By Contributing Reporter

RIO DE JANEIRO, BRAZIL – The Brazilian Foreign Ministry confirmed the closing of embassies in the Caribbean islands of Dominica, Antigua and Barbuda, Grenada, Saint Kitts and Nevis, and Saint Vincent and the Grenadines.

Diplomatic representations were set up during the government of former President Luiz Inácio Lula da Silva.

The badge with the symbol of Brazil in front of the entrance of a Brazilian Embassy. (Photo internet reproduction)
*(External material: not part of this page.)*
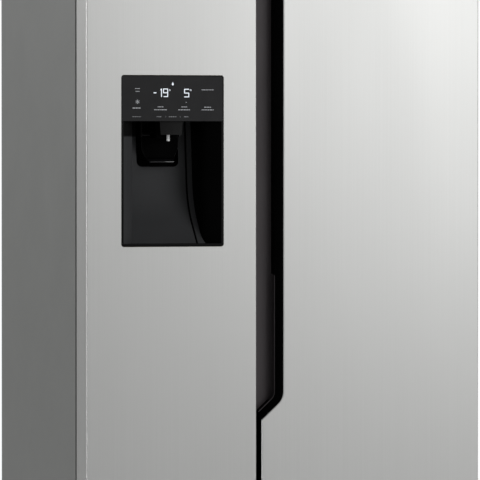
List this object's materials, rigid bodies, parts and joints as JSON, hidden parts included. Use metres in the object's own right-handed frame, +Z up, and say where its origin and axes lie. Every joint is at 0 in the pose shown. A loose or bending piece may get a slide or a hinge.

Itamaraty reported that the embassies in Roseau and Saint John’s, capital cities of Dominica and Antigua and Barbuda, have already been closed. The other delegations “are in the process of closing,” according to a note sent to the press.

Minister Ernesto Araújo is also considering closing delegations in Sierra Leone and Liberia. The embassies in most African and Caribbean countries no longer have any staff.

Libya is in the same position. Itamaraty, however, denied any intention of closing the office in Tripoli.

During Lula’s terms of office, between 2003 and 2010, 67 overseas delegations were opened, mainly in small Caribbean and African countries.

Embassies in Antigua and Barbuda, Dominica, Saint Kitts and Nevis, and Saint Vincent and the Grenadines were established in 2009, while that of Grenada was made official in 2008. The office in Sierra Leone was opened during Dilma Rousseff’s administration in 2012.